Respecto a las floraciones de algas nocivas, un estudio reciente en el fiordo Comau, en la región de Los Lagos, no encontró evidencia que vincule la salmonicultura con estas floraciones. Además, los fiordos patagónicos tienen bajas concentraciones de nutrientes incluso en áreas de salmonicultura.
Y en relación con el uso del mar patagónico, la industria utiliza solo una fracción mínima de este espacio marino; el uso real es aproximadamente 0,04%, esto es, 1 metro cuadrado cada 2.500. Es imposible alimentar a más de 8 mil millones de personas sin impacto ambiental, pero la salmonicultura ha demostrado ser una de las formas más sostenibles de hacerlo, en emisiones de carbono, en uso de agua dulce, en eficiencia de uso de espacio y en cantidad de alimento necesario para un kilogramo de proteína digestible.
La contribución económica y social. La salmonicultura es la principal actividad económica en el sur de Chile, generando empleo, impuestos locales y una cadena productiva que se extiende más allá del cultivo y procesamiento del pescado. Es el segundo producto de exportación más grande del país después del cobre, explicando mayores niveles de empleo formal y salarios en las regiones del sur. Además, su impacto llega a la región de Biobío y Araucanía, contribuyendo al desarrollo de comunidades locales, incluidos pescadores artesanales y poblaciones indígenas.
A finales de la década de 2000, una crisis sanitaria en la industria redujo significativamente la producción, causando un daño económico y social severo en Puerto Montt, la capital de la salmonicultura chilena, evidenciando el drama de no contar con este motor productivo.
El compromiso con las comunidades locales. La industria ha trabajado en colaboración con comunidades indígenas y locales para mejorar prácticas productivas y sumarlos a la cadena de valor, respetando áreas protegidas, que en Chile superan el 40% del mar territorial, 4 veces más que en Noruega. A pesar de los desafíos de coexistencia, se han establecido diálogos y acuerdos para garantizar que la expansión de la salmonicultura no interfiera con el uso de los derechos ni el medio ambiente de las comunidades locales, sumándolos como proveedores estratégicos, especialmente en áreas históricamente dedicadas a la pesca.
Telón de fondo. Noruega, el mayor productor del mundo, ha sido una fuente de tecnología e innovación acuícola para Chile, y aunque nosotros trabajamos para alcanzar niveles similares de eficiencia, al ser más jóvenes, tener menos recursos, y carecer de una política estatal de desarrollo, tenemos retrasos.
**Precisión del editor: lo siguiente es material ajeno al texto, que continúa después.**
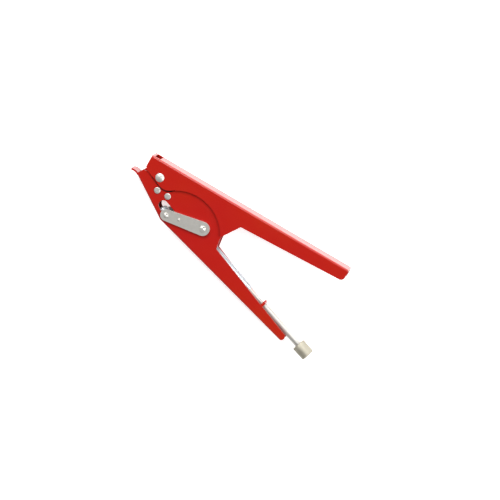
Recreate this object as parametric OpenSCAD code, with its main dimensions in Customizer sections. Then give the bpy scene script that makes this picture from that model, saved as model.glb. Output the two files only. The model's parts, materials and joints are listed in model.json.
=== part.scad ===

Si adoptásemos una política así, como la Noruega, y se redujeran las trabas regulatorias y la “permisología”, podríamos generar un crecimiento robusto y más sostenible.
La industria chilena del salmón ha enfrentado críticas, algunas justificadas, pero también es justo decir que ha demostrado su vital interés en preservar las prístinas condiciones del ecosistema marino de la Patagonia, y que hay avances medibles en la reducción del uso de antibióticos, la gestión ambiental, la interacción con las comunidades locales, la mejora continua y la sostenibilidad.
Por último, para salir del letargo de progreso, Chile debe reconocer los avances de la salmonicultura, entender que es una industria estratégica para el país, y presentar sus necesidades de mejoras basadas en hechos y datos, no en ideologías, y considerando el contexto completo de los esfuerzos para garantizar su sostenibilidad. El sur de Chile merece mucho más.